_Exercise description_
State how many lines of the records contain the string "pose", and give no other information.

------------

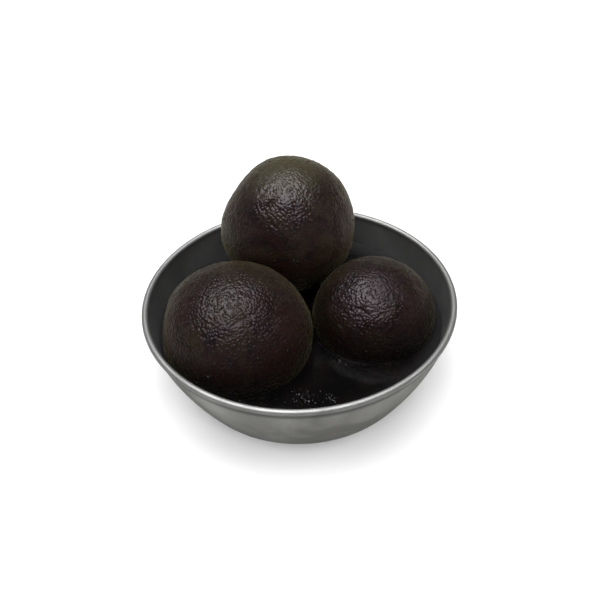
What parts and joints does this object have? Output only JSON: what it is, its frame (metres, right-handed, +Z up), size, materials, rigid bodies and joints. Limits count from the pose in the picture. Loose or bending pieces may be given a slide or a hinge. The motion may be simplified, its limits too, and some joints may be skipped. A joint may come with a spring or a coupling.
{
  "type": "gulab jamun in a steel bowl",
  "caption": "Dark glossy fried milk-solid dumplings soaked in sugar syrup, served in a round flared steel bowl with a rolled rim.",
  "frame": {"origin": "centre of the bowl's flat base, on the surface that the bowl stands on", "axes": "+Z up out of the bowl, +Y to the back of the serving where the third dumpling leans on the rim, +X to its right"},
  "size_m": [0.096, 0.096, 0.0585],
  "materials": {
    "steel": "dull stainless steel, fine brushed lines round the axis, light handling scratches and smudges",
    "syrup": "thick dark brown sugar syrup, wet and mirror smooth, with a few small bubbles",
    "fried_skin": "dark fried skin, pitted and finely wrinkled, glazed with a thin film of syrup"
  },
  "bodies": {
    "root": {"bowl": "steel", "syrup": "syrup", "jamun_left": "fried_skin", "jamun_right": "fried_skin", "jamun_top": "fried_skin"}
  },
  "joints": []
}
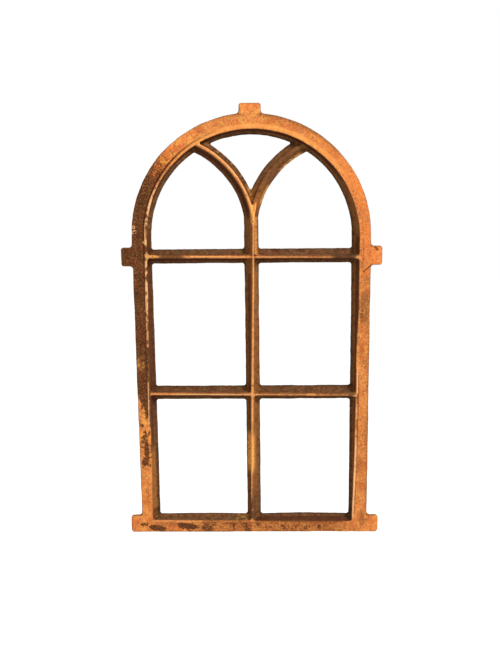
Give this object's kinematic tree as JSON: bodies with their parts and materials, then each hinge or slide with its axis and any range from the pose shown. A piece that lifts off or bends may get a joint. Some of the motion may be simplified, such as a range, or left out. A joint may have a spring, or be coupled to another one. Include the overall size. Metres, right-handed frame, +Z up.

------------

_Answer to the exercise_
2